Hasidic supporters of the development in Bloomingburg allege that the town’s denial of the mikveh is part of a systematic campaign to thwart the Hasidic growth in the area and discriminate against Hasidic Jews already living in Bloomingburg.
The tiny village in Sullivan County, about 80 miles north of New York City, has been the site of a pitched battle between Orthodox Jewish developer Shalom Lamm and locals — including Mamakating town supervisor Bill Herrmann — who oppose the changes Lamm is bringing to the area. For months, construction at Lamm’s housing development adjacent to the mikveh, which is being built to suit Hasidic needs, had been frozen while Lamm and opponents in Mamakating fought over certificates of occupancy for the dozens of units already completed.
But the first certificates of occupancy recently were granted, and sales of the units are now in progress, according to a spokesman for Lamm, Michael Fragin.
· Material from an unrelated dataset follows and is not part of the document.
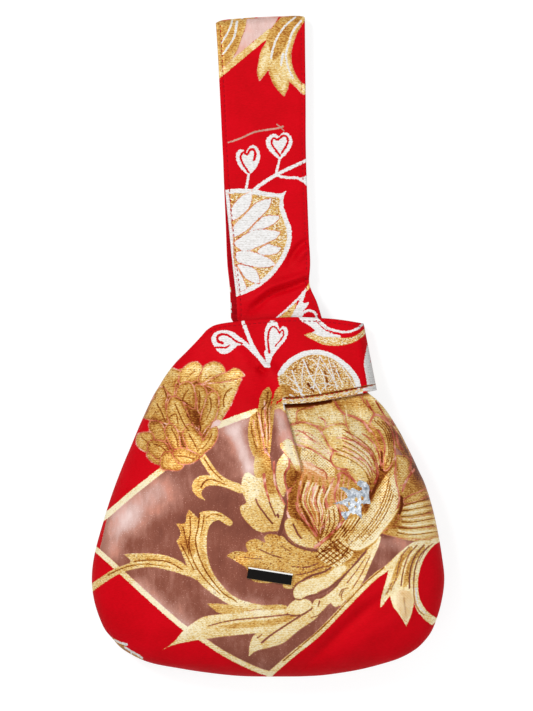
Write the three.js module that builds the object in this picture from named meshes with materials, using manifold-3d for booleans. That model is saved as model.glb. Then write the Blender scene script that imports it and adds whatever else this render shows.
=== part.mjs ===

“Every effort of the town of Mamakating to stymie the growth of the Jewish community in Bloomingburg has been struck down by the courts,” Fragin said. “It’s time for Bill Herrmann and his allies to cease their costly campaign of discrimination and fruitless legal challenges.”
In its ruling in favor of the mikveh, the appeals court cited Jewish law as a basis for its decision.
“Under Jewish Law, a mikveh must be built in a new community even before the construction of a synagogue,” noted the decision, signed by clerk Robert Mayberger of the Appellate Division of New York State Supreme Court. “Jacob Schacter, a rabbi and professor of Jewish history, explained that an individual’s immersion in the waters of a mikveh is ‘a basic religious ritual [of Orthodox Jews] for the purpose of restoring spiritual and family purity.
According to Binyamin Hammer, another rabbi, the ritual is ‘vital to those who observe Jewish laws.’ Petitioner’s submissions further showed that immersion in a mikveh is generally accompanied by the recitation of blessings or prayers.”